鬼煞做什么都很直接,有些不想告訴人的事他就不會開口,但能說的他從來不會隱瞞,茵茵喜歡卻也討厭他的這種性格,不過不管如何,這說不定是一個機會。
“你真是個奇怪的人。”
“說到奇怪也比不上你。”
到底誰才更奇怪呢,只要在不同人的眼里就會都有不同的看法吧。
“呵,這么說的話,如果我感染上了瘟疫,你會救我嗎?”
“瘟疫是不治之癥。”
“是嘛?對你而言?”
鬼煞既然能給到藥丸做抵御,自然就會有控制和治療的方法,茵茵是這么認為的,至少現在是,究竟藥丸是否起到作用還需要之后才能證明,只不過有些話也只能現在說。
“……走吧,再耽誤下去恐怕天黑也到不了。”
“嗯!”
茵茵話中的另藏的含義鬼煞當然清楚,也知道這是試探,既然不想插手,他也不想多說什么,結果怎么樣都無所謂,他只要能遵守約定把茵茵帶到那個地方就行了,無論發生什么事,他都不想去過問,可很快,他的這種想法就由不了他了,他也要面對選擇的時候!
當穿過那天從濰城離開后,曾停留過短暫時間的樹林時……
“呃?前面好像有人?”
茵茵發現透過樹木的間隙可以看到前方不遠處人的身影,鬼煞當然也有發現,只是沒像茵茵這樣說出來而已,于是當茵茵和鬼煞逐漸接近有人在的地方時……
“那個是?”
眼前出現的是曾見過一次的兩個人,也因那兩個人而眷屬是非的……
“真的是他們。”
茵茵驚訝的看著出現在眼前不遠處馬車旁的兩人,他們有一行人,似乎正在撤離?可為什么會在這種地方停下呢?而且文紹和洛妍看起來似乎很傷心?
“文公子、洛姑娘——”
靠近人群時,茵茵出聲呼喚,聞聲一行人紛紛投來了目光。
“張、不,郡主?啊,參見郡主——”
見到茵茵時,文紹有些吃驚,隨后很快扶著洛妍一起跪地向茵茵行禮,其他人也在主人的帶領下紛紛跪地;茵茵急忙從馬背上下來,跑到文紹和洛妍身前,將他們扶起道:。“文公子、洛姑娘,快起來。”

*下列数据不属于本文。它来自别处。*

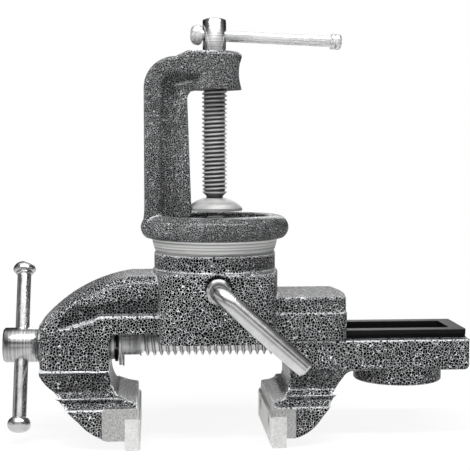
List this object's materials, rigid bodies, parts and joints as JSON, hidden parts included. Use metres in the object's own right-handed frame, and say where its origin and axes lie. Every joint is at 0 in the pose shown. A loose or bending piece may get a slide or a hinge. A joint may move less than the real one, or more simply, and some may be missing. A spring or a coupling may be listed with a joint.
{
  "type": "ball vise",
  "caption": "Clamp-on bench vise whose body swivels and tilts on a hollow ball locked by a lever, with jaw plates, sliding jaw, anvil and C-clamp base.",
  "frame": {"origin": "centre of the clamp base's flat table face, on the swivel axis", "axes": "+Z is the table face's outward normal, towards the clamp screw; +X runs along the lead screw from its T-bar to the anvil; +Y points away from the locking lever's side"},
  "size_m": [0.2674, 0.1033, 0.2408],
  "materials": {
    "hammertone": "hammertone enamel",
    "plated": "bright plated",
    "steel": "turned steel",
    "ground": "ground",
    "black": "black oxide"
  },
  "bodies": {
    "base": {"clamp_base": "hammertone"},
    "pad": {"clamp_pad": "steel"},
    "clamp_screw": {"clamp_screw": "steel"},
    "clamp_bar": {"clamp_bar": "plated", "clamp_bar_cap": "plated"},
    "swivel": {"outer_dished_washer": "steel"},
    "tilt": {"inner_dished_washer": "steel"},
    "vise": {"vise_body": "hammertone", "fixed_jaw_plate": "ground", "fixed_plate_screws": "steel"},
    "lever": {"lock_lever": "plated", "lever_ring": "black"},
    "draw": {"draw_bolt": "steel", "bolt_washer": "plated", "lock_nut": "plated"},
    "lead_screw": {"lead_screw": "plated", "thrust_washer": "plated", "spring_washer": "black", "flat_washer": "plated", "split_pin": "plated"},
    "main_bar": {"main_bar": "plated", "main_bar_cap": "plated"},
    "moving_jaw": {"moving_jaw": "hammertone", "moving_jaw_plate": "ground", "moving_plate_screws": "steel", "lead_nut": "steel"}
  },
  "joints": [
    {"name": "swivel", "type": "hinge", "parent": "base", "child": "swivel", "pos_m": [0, 0, -0.007], "axis": [0, 0, 1], "continuous": true},
    {"name": "tilt", "type": "hinge", "parent": "swivel", "child": "tilt", "pos_m": [0, 0, -0.007], "axis": [1, 0, 0], "range_deg": [-8, 8]},
    {"name": "spin", "type": "hinge", "parent": "tilt", "child": "vise", "pos_m": [0, 0, -0.007], "axis": [0, 0, 1], "continuous": true},
    {"name": "lever_turn", "type": "hinge", "parent": "vise", "child": "lever", "pos_m": [0, 0, -0.0401], "axis": [0, 1, 0], "range_deg": [-60, 0]},
    {"name": "draw_bolt", "type": "slide", "parent": "vise", "child": "draw", "axis": [0, 0, 1], "range_m": [0, 0.00071]},
    {"name": "screw_turn", "type": "hinge", "parent": "vise", "child": "lead_screw", "pos_m": [-0.08, 0, -0.075], "axis": [1, 0, 0], "range_deg": [-271, 6481]},
    {"name": "jaw_slide", "type": "slide", "parent": "vise", "child": "moving_jaw", "axis": [1, 0, 0], "range_m": [-0.072, 0.003]},
    {"name": "main_bar_slide", "type": "slide", "parent": "lead_screw", "child": "main_bar", "axis": [0, 0.4226, 0.9063], "range_m": [-0.0325, 0.0325]},
    {"name": "pad_travel", "type": "slide", "parent": "base", "child": "pad", "axis": [0, 0, 1], "range_m": [0, 0.0501]},
    {"name": "clamp_screw_turn", "type": "hinge", "parent": "pad", "child": "clamp_screw", "pos_m": [0, 0, 0.08], "axis": [0, 0, 1], "range_deg": [0, 7500]},
    {"name": "clamp_bar_slide", "type": "slide", "parent": "clamp_screw", "child": "clamp_bar", "axis": [-0.9991, 0, 0.0419], "range_m": [0, 0.0595]}
  ],
  "couplings": [
    {"joint": "draw_bolt", "follows": "lever_turn", "m_per_rad": -0.00066845},
    {"joint": "screw_turn", "follows": "jaw_slide", "rad_per_m": -1570.8},
    {"joint": "pad_travel", "follows": "clamp_screw_turn", "m_per_rad": 0.00038197}
  ]
}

“不,今日有幸再見郡主,實在太好了,草民與妻子洛妍向之前對郡主的失禮在此表示歉意,不但失禮于郡主,還將郡主卷入是非,多有得罪之處還請郡主見諒!”
被扶起后的文紹與洛妍又再向茵茵深深的鞠躬、賠禮道歉,對他們來說茵茵可謂是恩人,他們做夢也沒想到那日在湖上認識的人竟然會是現在大周焦點的人物,為什么說焦點,不知道的也恐怕就茵茵本人而已,茵茵的事跡,以及大周國君與靖王為得到她而形同對立,試問能夠左右大周未來的她又怎能不受關注呢?